During development, billions of neurons form intricate networks that detect, transmit and process different types of information—from sights, sounds, and smells to thoughts and memories. Although each network ultimately acquires the properties needed for its distinct function, they are all built through shared developmental processes, from cell fate specification to synapse formation and refinement. While much has been learned about the cellular and molecular building blocks underlying each common developmental process, we still don’t understand how such generic events are tailored and coordinated to create the array of specialized circuits found throughout the nervous system.
To learn how different types of neural networks acquire their unique properties, the Goodrich lab employs mouse genetics, timelapse imaging, and single cell sequencing together with sensitive anatomical and physiological approaches. We investigate circuit assembly in two sensory systems: hearing and vision. In each system, specific classes of neurons elaborate morphologies that are appropriate for their role in the circuit. We are studying how these morphologies develop, such as the emergence of simple bipolar spiral ganglion neurons that make unusual synapses that ensure rapid and reliable transmission from the inner ear to the brain or the morphogenesis of retinal amacrine cells, which are unipolar but elaborate extensive dendritic arbors that are ideal for modulating visual information locally in the retina.
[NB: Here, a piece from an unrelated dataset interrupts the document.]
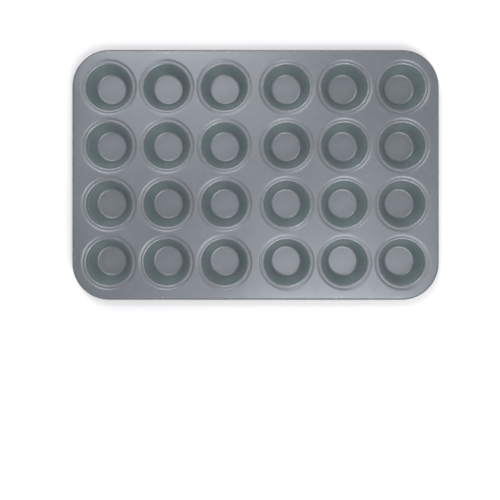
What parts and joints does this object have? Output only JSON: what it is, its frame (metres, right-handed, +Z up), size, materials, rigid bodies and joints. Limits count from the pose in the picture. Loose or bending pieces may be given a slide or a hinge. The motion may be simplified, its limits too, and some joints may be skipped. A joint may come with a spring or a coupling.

Additionally, we are curious how the nervous system is able to use the same signaling molecules to build fundamentally different tissues and circuits. How do the same molecules exert distinct functions depending on the context in which they are presented? For example, the secreted protein Netrin-1 is a highly versatile molecule that, while famous for its role in axon guidance, also mediates cell adhesion, migration and survival—depending on where and when in nervous system development we look. We are studying how this versatility is achieved at the molecular level.